* _STATED EXERCISE_
Nothing before the line containing "bpy.data.objects.remove(obj)" belongs in the answer; quote that line and all lines after it through the end of the material, word for word.

— Begin MATERIAL PROVIDED —

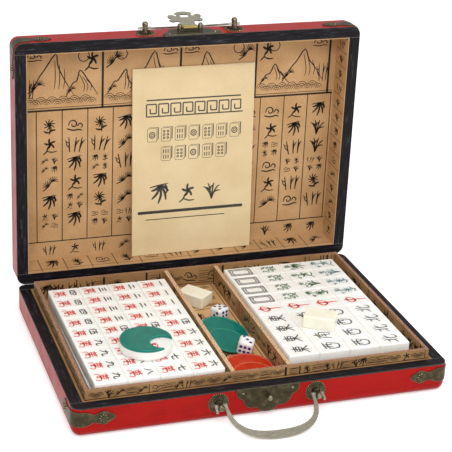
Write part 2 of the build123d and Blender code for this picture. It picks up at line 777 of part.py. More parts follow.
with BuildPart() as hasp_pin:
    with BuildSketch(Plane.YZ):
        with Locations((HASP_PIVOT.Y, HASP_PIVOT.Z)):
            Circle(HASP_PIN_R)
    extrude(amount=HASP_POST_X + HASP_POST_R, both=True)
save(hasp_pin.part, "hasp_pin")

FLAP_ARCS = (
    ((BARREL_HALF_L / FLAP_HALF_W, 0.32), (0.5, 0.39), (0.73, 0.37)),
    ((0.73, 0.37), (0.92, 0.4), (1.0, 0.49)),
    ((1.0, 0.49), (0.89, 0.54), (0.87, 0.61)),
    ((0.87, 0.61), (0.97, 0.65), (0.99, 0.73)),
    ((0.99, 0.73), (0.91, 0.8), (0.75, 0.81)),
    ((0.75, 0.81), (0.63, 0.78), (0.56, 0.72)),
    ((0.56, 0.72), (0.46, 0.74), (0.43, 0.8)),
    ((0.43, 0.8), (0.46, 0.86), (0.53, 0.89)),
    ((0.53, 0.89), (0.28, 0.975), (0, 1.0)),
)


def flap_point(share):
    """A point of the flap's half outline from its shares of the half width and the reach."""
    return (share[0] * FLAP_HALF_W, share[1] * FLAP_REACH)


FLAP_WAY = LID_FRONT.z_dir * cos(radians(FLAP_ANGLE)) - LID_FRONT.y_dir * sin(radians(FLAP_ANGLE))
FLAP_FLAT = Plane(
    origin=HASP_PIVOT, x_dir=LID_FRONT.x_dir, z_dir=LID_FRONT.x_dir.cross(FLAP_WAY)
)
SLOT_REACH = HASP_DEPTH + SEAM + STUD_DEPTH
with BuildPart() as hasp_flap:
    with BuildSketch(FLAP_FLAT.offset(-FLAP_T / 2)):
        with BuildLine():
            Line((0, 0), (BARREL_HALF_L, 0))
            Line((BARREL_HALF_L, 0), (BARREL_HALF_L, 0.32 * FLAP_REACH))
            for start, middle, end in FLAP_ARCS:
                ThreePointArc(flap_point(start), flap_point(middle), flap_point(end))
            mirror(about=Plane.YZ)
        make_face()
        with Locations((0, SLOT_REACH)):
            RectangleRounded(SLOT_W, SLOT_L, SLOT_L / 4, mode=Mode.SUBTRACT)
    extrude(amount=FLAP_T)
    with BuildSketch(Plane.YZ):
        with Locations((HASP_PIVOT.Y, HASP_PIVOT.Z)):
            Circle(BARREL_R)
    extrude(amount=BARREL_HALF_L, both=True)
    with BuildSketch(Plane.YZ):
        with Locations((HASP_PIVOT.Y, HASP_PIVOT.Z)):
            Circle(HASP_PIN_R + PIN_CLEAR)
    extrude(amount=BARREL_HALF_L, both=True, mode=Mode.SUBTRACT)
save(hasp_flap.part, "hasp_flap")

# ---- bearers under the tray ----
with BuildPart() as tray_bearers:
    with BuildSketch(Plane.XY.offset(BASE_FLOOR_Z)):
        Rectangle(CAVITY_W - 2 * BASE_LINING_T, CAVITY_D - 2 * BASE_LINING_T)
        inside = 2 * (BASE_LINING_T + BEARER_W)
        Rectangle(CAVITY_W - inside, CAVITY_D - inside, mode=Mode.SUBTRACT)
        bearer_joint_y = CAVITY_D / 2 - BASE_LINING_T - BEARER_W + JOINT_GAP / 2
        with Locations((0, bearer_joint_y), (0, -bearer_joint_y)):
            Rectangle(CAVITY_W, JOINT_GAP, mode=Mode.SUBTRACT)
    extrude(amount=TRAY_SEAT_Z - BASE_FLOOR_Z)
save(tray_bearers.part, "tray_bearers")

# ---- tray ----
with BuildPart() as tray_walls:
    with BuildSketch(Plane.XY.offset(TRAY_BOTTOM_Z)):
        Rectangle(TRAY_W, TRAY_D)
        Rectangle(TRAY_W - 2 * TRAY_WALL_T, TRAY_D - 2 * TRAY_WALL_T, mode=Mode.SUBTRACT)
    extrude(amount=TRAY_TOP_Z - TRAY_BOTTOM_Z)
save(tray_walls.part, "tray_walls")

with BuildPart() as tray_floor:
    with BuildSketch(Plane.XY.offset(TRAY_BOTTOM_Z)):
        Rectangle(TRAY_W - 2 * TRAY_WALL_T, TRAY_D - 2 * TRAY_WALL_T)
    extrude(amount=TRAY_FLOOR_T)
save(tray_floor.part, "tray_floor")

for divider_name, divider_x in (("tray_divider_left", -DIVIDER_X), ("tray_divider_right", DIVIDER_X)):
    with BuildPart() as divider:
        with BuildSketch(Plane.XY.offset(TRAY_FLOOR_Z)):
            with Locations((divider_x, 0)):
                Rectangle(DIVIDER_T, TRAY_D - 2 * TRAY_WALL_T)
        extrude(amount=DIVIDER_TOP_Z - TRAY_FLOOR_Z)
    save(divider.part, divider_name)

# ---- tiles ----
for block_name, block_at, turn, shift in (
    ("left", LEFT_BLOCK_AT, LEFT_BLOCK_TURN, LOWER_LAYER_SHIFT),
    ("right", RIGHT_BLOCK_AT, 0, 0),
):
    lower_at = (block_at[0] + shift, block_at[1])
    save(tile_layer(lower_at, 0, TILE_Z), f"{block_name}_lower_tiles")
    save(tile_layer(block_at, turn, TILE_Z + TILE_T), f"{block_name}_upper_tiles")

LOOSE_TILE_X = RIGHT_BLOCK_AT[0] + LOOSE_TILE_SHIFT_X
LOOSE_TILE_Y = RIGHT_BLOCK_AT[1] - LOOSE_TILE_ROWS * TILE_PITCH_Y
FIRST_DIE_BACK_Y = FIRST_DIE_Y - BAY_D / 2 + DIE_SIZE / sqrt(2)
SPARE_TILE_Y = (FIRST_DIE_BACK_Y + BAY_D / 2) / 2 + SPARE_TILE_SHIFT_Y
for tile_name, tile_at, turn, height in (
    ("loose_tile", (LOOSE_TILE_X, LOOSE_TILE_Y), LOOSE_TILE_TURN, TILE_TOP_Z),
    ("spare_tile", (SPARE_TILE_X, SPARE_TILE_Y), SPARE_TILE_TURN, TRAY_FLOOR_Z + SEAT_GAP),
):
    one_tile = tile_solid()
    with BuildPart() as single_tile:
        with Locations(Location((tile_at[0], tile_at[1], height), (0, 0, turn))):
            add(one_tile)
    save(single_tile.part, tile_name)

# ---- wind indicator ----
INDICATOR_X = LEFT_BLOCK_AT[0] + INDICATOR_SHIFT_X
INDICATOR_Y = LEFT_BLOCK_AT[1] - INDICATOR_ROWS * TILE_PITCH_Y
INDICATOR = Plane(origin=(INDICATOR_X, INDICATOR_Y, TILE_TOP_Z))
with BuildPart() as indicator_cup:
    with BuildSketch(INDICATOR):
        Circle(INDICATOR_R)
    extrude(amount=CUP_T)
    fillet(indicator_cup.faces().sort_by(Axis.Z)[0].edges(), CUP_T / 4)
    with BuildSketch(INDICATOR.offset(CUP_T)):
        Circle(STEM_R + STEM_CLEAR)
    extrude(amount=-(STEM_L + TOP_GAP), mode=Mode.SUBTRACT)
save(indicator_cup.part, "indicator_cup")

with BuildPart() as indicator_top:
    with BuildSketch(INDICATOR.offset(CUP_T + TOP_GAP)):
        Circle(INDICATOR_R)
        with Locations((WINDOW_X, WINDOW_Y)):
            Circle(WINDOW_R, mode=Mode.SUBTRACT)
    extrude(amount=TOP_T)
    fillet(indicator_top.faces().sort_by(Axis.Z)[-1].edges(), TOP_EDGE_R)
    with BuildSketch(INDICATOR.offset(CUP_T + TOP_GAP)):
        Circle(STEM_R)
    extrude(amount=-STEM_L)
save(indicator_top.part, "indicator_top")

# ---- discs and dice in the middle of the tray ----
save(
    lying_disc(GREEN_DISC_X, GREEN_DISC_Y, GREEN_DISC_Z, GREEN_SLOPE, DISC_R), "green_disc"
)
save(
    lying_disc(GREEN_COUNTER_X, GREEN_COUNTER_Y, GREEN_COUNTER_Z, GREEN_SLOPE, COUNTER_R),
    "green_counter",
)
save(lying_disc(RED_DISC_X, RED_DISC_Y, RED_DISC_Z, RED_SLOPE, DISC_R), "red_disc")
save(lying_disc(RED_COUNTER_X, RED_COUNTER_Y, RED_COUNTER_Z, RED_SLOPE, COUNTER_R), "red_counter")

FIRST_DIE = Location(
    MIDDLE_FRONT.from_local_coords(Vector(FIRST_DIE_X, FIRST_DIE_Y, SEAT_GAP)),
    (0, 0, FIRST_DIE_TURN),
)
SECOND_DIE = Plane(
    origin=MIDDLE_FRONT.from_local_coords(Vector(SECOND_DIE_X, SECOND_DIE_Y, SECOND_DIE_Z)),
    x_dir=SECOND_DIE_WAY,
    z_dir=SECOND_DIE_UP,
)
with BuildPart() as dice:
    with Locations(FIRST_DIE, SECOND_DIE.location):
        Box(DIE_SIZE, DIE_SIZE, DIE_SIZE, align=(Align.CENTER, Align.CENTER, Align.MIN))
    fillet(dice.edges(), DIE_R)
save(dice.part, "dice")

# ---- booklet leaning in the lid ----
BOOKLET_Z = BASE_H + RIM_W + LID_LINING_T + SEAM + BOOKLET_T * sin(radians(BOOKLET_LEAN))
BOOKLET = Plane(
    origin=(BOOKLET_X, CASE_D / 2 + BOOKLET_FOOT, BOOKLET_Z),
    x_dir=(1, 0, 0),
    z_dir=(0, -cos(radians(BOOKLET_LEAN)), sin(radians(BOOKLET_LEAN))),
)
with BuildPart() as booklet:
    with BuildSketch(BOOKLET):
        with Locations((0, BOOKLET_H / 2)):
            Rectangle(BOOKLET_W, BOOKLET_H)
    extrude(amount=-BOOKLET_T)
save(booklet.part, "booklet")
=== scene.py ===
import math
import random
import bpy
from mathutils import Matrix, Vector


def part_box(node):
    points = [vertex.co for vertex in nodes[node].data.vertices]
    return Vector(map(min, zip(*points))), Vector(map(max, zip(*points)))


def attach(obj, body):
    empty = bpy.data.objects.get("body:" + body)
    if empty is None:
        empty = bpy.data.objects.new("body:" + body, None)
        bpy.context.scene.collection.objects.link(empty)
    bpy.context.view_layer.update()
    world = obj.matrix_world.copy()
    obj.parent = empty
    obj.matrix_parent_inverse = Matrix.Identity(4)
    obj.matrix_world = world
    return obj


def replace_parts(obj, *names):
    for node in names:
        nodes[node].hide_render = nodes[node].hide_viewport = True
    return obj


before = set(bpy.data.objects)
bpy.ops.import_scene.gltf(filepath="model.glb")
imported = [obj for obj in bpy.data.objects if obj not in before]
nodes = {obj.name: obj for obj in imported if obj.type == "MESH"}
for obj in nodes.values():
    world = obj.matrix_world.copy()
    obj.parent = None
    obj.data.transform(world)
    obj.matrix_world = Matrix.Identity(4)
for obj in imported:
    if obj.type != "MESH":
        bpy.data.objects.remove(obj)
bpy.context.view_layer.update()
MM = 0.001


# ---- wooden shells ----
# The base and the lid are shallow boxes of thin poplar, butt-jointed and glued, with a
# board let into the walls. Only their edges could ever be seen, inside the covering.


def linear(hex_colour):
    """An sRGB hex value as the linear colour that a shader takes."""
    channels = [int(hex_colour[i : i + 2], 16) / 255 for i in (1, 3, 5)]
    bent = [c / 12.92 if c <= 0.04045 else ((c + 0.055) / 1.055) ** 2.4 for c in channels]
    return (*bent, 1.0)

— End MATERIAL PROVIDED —

* _FULL ANSWER_
        bpy.data.objects.remove(obj)
bpy.context.view_layer.update()
MM = 0.001


# ---- wooden shells ----
# The base and the lid are shallow boxes of thin poplar, butt-jointed and glued, with a
# board let into the walls. Only their edges could ever be seen, inside the covering.


def linear(hex_colour):
    """An sRGB hex value as the linear colour that a shader takes."""
    channels = [int(hex_colour[i : i + 2], 16) / 255 for i in (1, 3, 5)]
    bent = [c / 12.92 if c <= 0.04045 else ((c + 0.055) / 1.055) ** 2.4 for c in channels]
    return (*bent, 1.0)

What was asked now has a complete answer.